Friday, May 20, 2011

Protest against Chile dam plan ends in violence

By EVA VERGARA, Associated Press May 20, 2011

SANTIAGO, Chile – Tens of thousands of people massed in the center of
Chile's capital Friday night for new protests against the government's
plan to dam two wild rivers in the country's southern Patagonia region.

Most demonstrators were peaceful, but bands of hooded protesters attacked
police and smashed shop windows and damaged other property along a
10-block stretch of Santiago's main avenue.

The protesters started at the Plaza Italia and walked peacefully to the
front of La Moneda presidential palace, carrying flags and banners
denouncing the hydroelectric project that was approved for Patagonia on
May 9.

At that point, hundreds of masked people began throwing rocks at police,
who responded with water cannons and tear gas. The masked bands tore off
metal bars and scaffolding timbers to use against police, trashed stores,
wrecked signs and set fire to trash piles.

Thousands of other demonstrators sat down on the street and raised their
hands in a sign that they were unarmed and not involved in the violence.

The march came a week after another protest against the planned HidroAysen
project saw clashes between some demonstrators and police.

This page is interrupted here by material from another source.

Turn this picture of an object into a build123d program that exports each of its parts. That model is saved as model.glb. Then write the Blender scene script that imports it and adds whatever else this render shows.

Authorities had
suspended police use of tear gas after that violence, but reinstated its
use before Friday's march, citing threats of violence.

Environmentalists and others are angry over the $7 billion plan to build
five dams on two free-running rivers in a mostly roadless region of
Patagonia known for picturesque Andean glaciers and stunning deep green
valleys and fjords.

The government, business groups and economists say Chile needs the dams to
generate electricity sorely needed for Chile's booming economy. They say
the country should double its electricity production over the next decade.

Critics say more should be done to increase the amount of power obtained
from renewable sources, such as solar and geothermal energy.